**EXERCISE DETAILS:**
Write out all the material exactly. Leave nothing out.

**SOURCE DATA:**
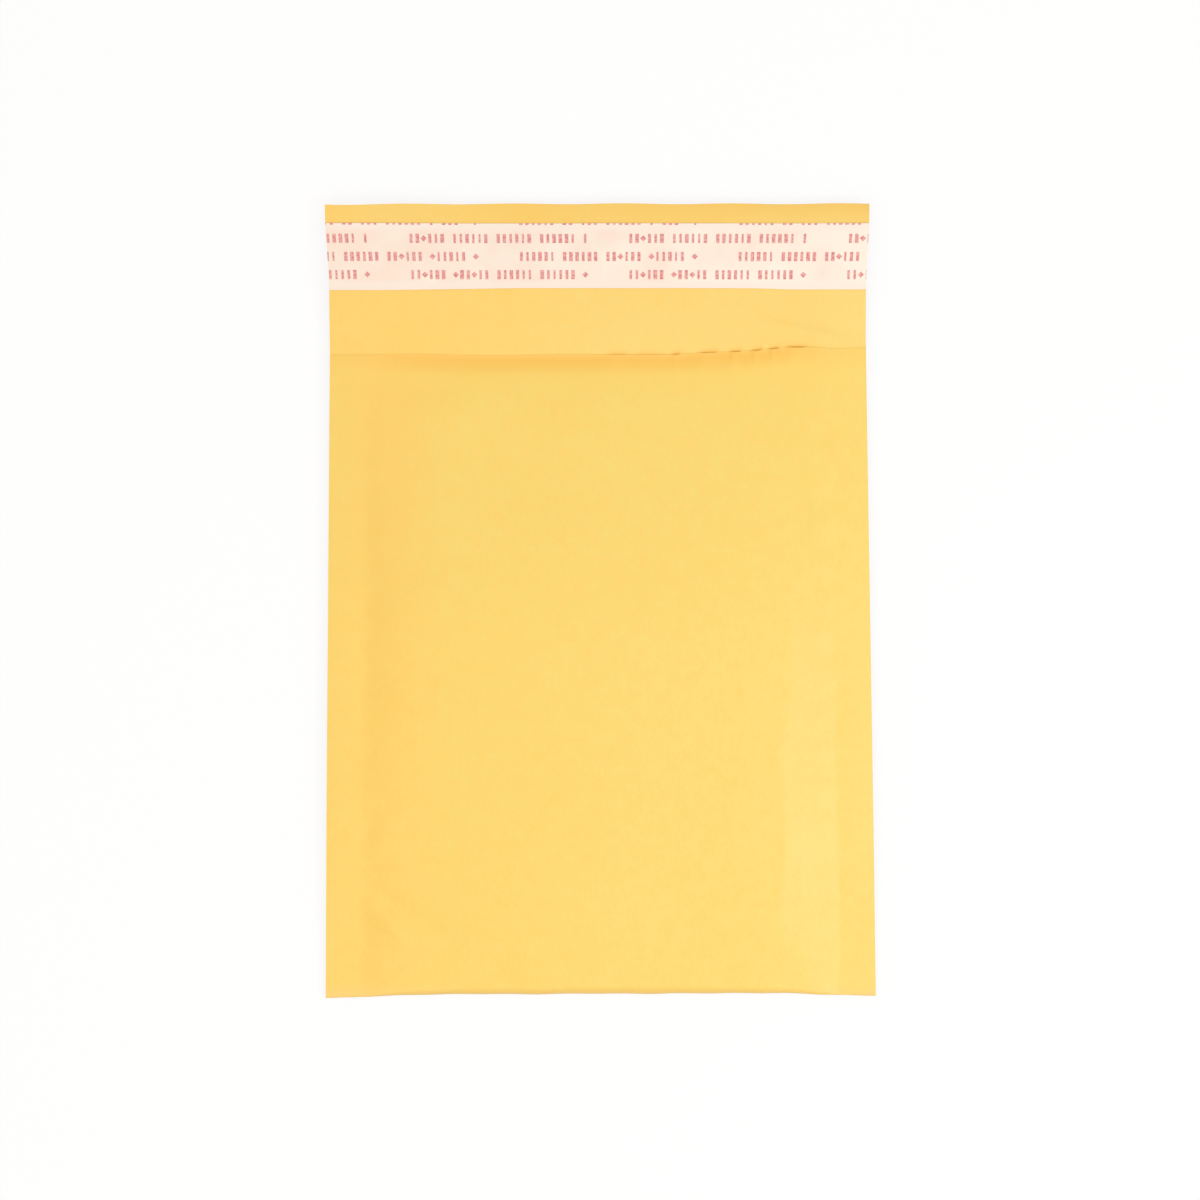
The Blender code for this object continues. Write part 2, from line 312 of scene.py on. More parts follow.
kraft = {
    "paper": 0.15 * mm,
    # how many rows and columns, and where they lie closer together: place, reach, how much closer
    "columns": (161, (0.06, 0.03, 1.0), (0.94, 0.03, 1.0), (0.76, 0.13, 1.8)),
    "frontRows": (116, (0.0, 0.06, 1.5), (1.0, 0.03, 7.0)),
    "foldRows": 11,
    "backRows": (76, (0.0, 0.05, 2.0), (1.0, 0.05, 2.0)),
    "flapRows": (61, (0.0, 0.05, 2.0), (1.0, 0.05, 1.0)),
    "bubblePitch": 11 * mm,
    "bubbleShow": 0.05 * mm,         # how far the bubbles show through
    "undulation": 0.14 * mm,         # slow unevenness of the panels
    "calmMouth": 14 * mm,            # both fade out towards the mouth
    "calmFold": 10 * mm,             # and towards the fold
    "pucker": 0.13 * mm,             # gathers along the inner side of the seals
    "puckerPlace": 2 * mm,
    "puckerReach": 5 * mm,
    "flapWave": 0.30 * mm,
    "flapSpring": 0.60 * mm,         # in two places the flap sets out more steeply
    "flapSpringPlaces": ((-62 * mm, 24 * mm), (10 * mm, 20 * mm)),
    "flapSpringReach": 6 * mm,
    "edgeWave": 0.12 * mm,           # the free edge is cut in shallow waves
    "edgeWaveLength": 29.8 * mm,
    "edgeWavePlace": -67.5 * mm,
    "edgeDrop": 0.35 * mm,           # and lies lower at its left end
    "edgeDropReach": 25 * mm,
    "lipWave": 0.06 * mm,
    "sealStep": 0.03 * mm,           # the heated bars press the seals down
    "sealStepReach": 0.8 * mm,
    "give": 0.3,                     # share of the padding's room that the front can sink
    "giveLeast": 0.04 * mm,
    # where the lip stands off the flap in small arches: mm across, half length, height
    "arches": (
        (5.5, 2.6, 0.25), (14.5, 4.5, 0.18), (22.0, 1.1, 0.38), (31.0, 2.6, 0.30),
        (38.5, 1.4, 0.45), (44.5, 1.4, 0.45), (49.3, 1.3, 0.48), (55.6, 2.4, 0.42),
    ),
    "archSetback": 0.5,              # the edge draws back by this share of the height
    "archReach": 6 * mm,
    "archHollow": 0.8,               # the flap gives way beside them by this share
    "archHollowReach": 1.8 * mm,
    "shadeReach": 0.9 * mm,          # painted shadow: beside the arches the flap's colour is deeper, this far out
    "shadeFull": 0.2 * mm,           # and fully so beside an arch of this height
    "gathers": 17,                   # small wrinkles running in from each side seal
    "gatherStart": -98,              # place of the lowest one, and the step to the next, mm
    "gatherStep": 9.4,
    "gatherHeight": 0.07 * mm,
    # ridges and furrows: from, to, width and height, mm
    "frontCreases": (
        ((-65, -79), (-34, -96), 2.8, -0.60), ((-60, -66), (-34, -78), 2.0, -0.55),
        ((-68, -79), (-51, -95), 2.2, 0.30), ((-48, -78), (-24, -92), 2.4, 0.35),
        ((-58, -5), (-34, 10), 2.4, 0.10), ((-59, 0), (-60.5, 62), 2.6, 0.09),
        ((49.0, -101), (51.5, -58), 2.6, 0.20), ((51.3, -78), (50.0, -30), 2.8, 0.19),
        ((50.3, -48), (54.5, 16), 2.6, 0.17), ((57.5, -2), (54.5, 66), 1.8, 0.17),
        ((60.5, -66), (60.0, 4), 2.0, -0.09), ((55.5, -92), (56.5, -40), 1.5, 0.08),
    ),
    "creaseWander": 1.0 * mm,        # how far they stray from a straight line
    "flapCreases": (((44, 76.5), (70, 70.5), 1.6, 0.35), ((40, 73.0), (66, 69.3), 1.4, -0.2)),
    "fibre": 0.8 * mm,               # grain: widths of the fibres, clouds and patches
    "cloud": 4 * mm,
    "patch": 45 * mm,
    "outerColours": ("#FAD363", "#F8DA71"),
    "innerColours": ("#FFD46B", "#FADB7C"),
    "sealShadeColour": "#FFCC60",   # painted shade beside the left seal, at this place and within this reach
    "sealShadePlace": -59 * mm,
    "sealShadeReach": 20 * mm,
    "sealShadeShare": 0.45,
    "sealShadeHalves": (-30 * mm, 35 * mm),   # the colour changes from lower to upper half here
    # painted shade on the round of the bottom fold, within this reach
    "foldShade": "#FFD576",
    "foldShadeReach": 4 * mm,
    # painted shade by the lip, over this reach
    "lipShades": ("#FFD96C", "#FFC95A"),
    "lipShadeReach": 13 * mm,
    "lipShadeSides": (48 * mm, 68 * mm),      # it fades out here, to both sides
    "endShade": "#FFC95C",          # painted shade on the curl of the free edge, and most so on the right
    "endShadeReach": 10 * mm,
    "endShadeShare": 0.55,
    # painted shadow beside the arches
    "archShadowColour": "#FFCB5E",
    "outerRoughness": (0.34, 0.44),
    "innerRoughness": 0.5,
}
slowWaves = waves(3, 14, 22 * mm, 80 * mm)
flapWaves = waves(8, 9, 24 * mm, 70 * mm)
puckerWaves = waves(5, 8, 8 * mm, 16 * mm)
edgeWaves = waves(12, 5, 26 * mm, 60 * mm)
bubbleWaves = waves(21, 8, 18 * mm, 50 * mm)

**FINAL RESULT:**
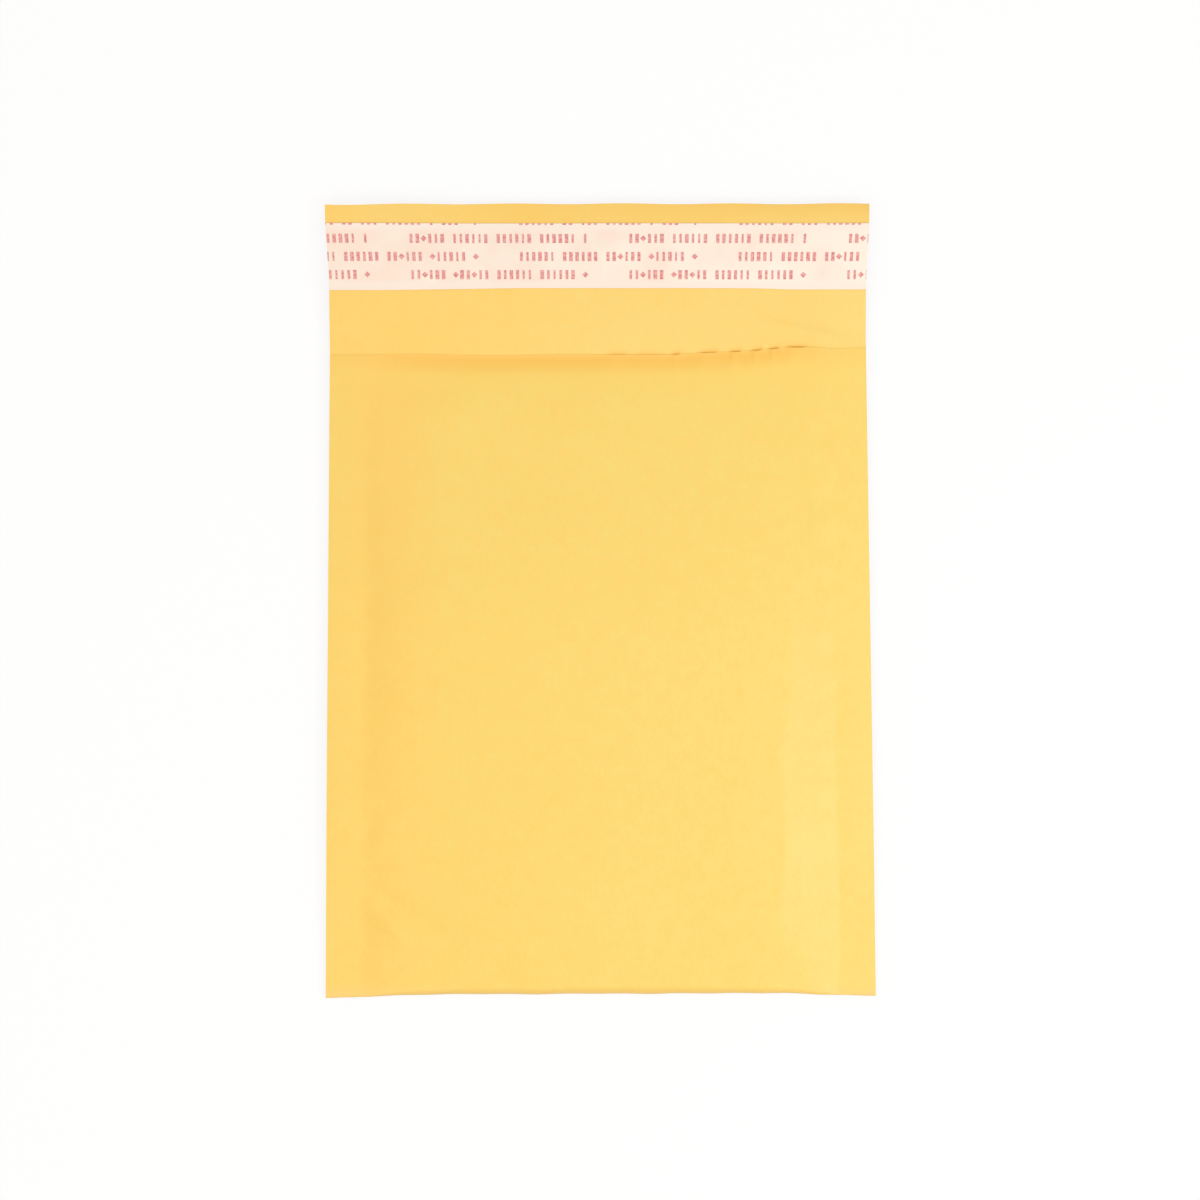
The Blender code for this object continues. Write part 2, from line 312 of scene.py on. More parts follow.
kraft = {
    "paper": 0.15 * mm,
    # how many rows and columns, and where they lie closer together: place, reach, how much closer
    "columns": (161, (0.06, 0.03, 1.0), (0.94, 0.03, 1.0), (0.76, 0.13, 1.8)),
    "frontRows": (116, (0.0, 0.06, 1.5), (1.0, 0.03, 7.0)),
    "foldRows": 11,
    "backRows": (76, (0.0, 0.05, 2.0), (1.0, 0.05, 2.0)),
    "flapRows": (61, (0.0, 0.05, 2.0), (1.0, 0.05, 1.0)),
    "bubblePitch": 11 * mm,
    "bubbleShow": 0.05 * mm,         # how far the bubbles show through
    "undulation": 0.14 * mm,         # slow unevenness of the panels
    "calmMouth": 14 * mm,            # both fade out towards the mouth
    "calmFold": 10 * mm,             # and towards the fold
    "pucker": 0.13 * mm,             # gathers along the inner side of the seals
    "puckerPlace": 2 * mm,
    "puckerReach": 5 * mm,
    "flapWave": 0.30 * mm,
    "flapSpring": 0.60 * mm,         # in two places the flap sets out more steeply
    "flapSpringPlaces": ((-62 * mm, 24 * mm), (10 * mm, 20 * mm)),
    "flapSpringReach": 6 * mm,
    "edgeWave": 0.12 * mm,           # the free edge is cut in shallow waves
    "edgeWaveLength": 29.8 * mm,
    "edgeWavePlace": -67.5 * mm,
    "edgeDrop": 0.35 * mm,           # and lies lower at its left end
    "edgeDropReach": 25 * mm,
    "lipWave": 0.06 * mm,
    "sealStep": 0.03 * mm,           # the heated bars press the seals down
    "sealStepReach": 0.8 * mm,
    "give": 0.3,                     # share of the padding's room that the front can sink
    "giveLeast": 0.04 * mm,
    # where the lip stands off the flap in small arches: mm across, half length, height
    "arches": (
        (5.5, 2.6, 0.25), (14.5, 4.5, 0.18), (22.0, 1.1, 0.38), (31.0, 2.6, 0.30),
        (38.5, 1.4, 0.45), (44.5, 1.4, 0.45), (49.3, 1.3, 0.48), (55.6, 2.4, 0.42),
    ),
    "archSetback": 0.5,              # the edge draws back by this share of the height
    "archReach": 6 * mm,
    "archHollow": 0.8,               # the flap gives way beside them by this share
    "archHollowReach": 1.8 * mm,
    "shadeReach": 0.9 * mm,          # painted shadow: beside the arches the flap's colour is deeper, this far out
    "shadeFull": 0.2 * mm,           # and fully so beside an arch of this height
    "gathers": 17,                   # small wrinkles running in from each side seal
    "gatherStart": -98,              # place of the lowest one, and the step to the next, mm
    "gatherStep": 9.4,
    "gatherHeight": 0.07 * mm,
    # ridges and furrows: from, to, width and height, mm
    "frontCreases": (
        ((-65, -79), (-34, -96), 2.8, -0.60), ((-60, -66), (-34, -78), 2.0, -0.55),
        ((-68, -79), (-51, -95), 2.2, 0.30), ((-48, -78), (-24, -92), 2.4, 0.35),
        ((-58, -5), (-34, 10), 2.4, 0.10), ((-59, 0), (-60.5, 62), 2.6, 0.09),
        ((49.0, -101), (51.5, -58), 2.6, 0.20), ((51.3, -78), (50.0, -30), 2.8, 0.19),
        ((50.3, -48), (54.5, 16), 2.6, 0.17), ((57.5, -2), (54.5, 66), 1.8, 0.17),
        ((60.5, -66), (60.0, 4), 2.0, -0.09), ((55.5, -92), (56.5, -40), 1.5, 0.08),
    ),
    "creaseWander": 1.0 * mm,        # how far they stray from a straight line
    "flapCreases": (((44, 76.5), (70, 70.5), 1.6, 0.35), ((40, 73.0), (66, 69.3), 1.4, -0.2)),
    "fibre": 0.8 * mm,               # grain: widths of the fibres, clouds and patches
    "cloud": 4 * mm,
    "patch": 45 * mm,
    "outerColours": ("#FAD363", "#F8DA71"),
    "innerColours": ("#FFD46B", "#FADB7C"),
    "sealShadeColour": "#FFCC60",   # painted shade beside the left seal, at this place and within this reach
    "sealShadePlace": -59 * mm,
    "sealShadeReach": 20 * mm,
    "sealShadeShare": 0.45,
    "sealShadeHalves": (-30 * mm, 35 * mm),   # the colour changes from lower to upper half here
    # painted shade on the round of the bottom fold, within this reach
    "foldShade": "#FFD576",
    "foldShadeReach": 4 * mm,
    # painted shade by the lip, over this reach
    "lipShades": ("#FFD96C", "#FFC95A"),
    "lipShadeReach": 13 * mm,
    "lipShadeSides": (48 * mm, 68 * mm),      # it fades out here, to both sides
    "endShade": "#FFC95C",          # painted shade on the curl of the free edge, and most so on the right
    "endShadeReach": 10 * mm,
    "endShadeShare": 0.55,
    # painted shadow beside the arches
    "archShadowColour": "#FFCB5E",
    "outerRoughness": (0.34, 0.44),
    "innerRoughness": 0.5,
}
slowWaves = waves(3, 14, 22 * mm, 80 * mm)
flapWaves = waves(8, 9, 24 * mm, 70 * mm)
puckerWaves = waves(5, 8, 8 * mm, 16 * mm)
edgeWaves = waves(12, 5, 26 * mm, 60 * mm)
bubbleWaves = waves(21, 8, 18 * mm, 50 * mm)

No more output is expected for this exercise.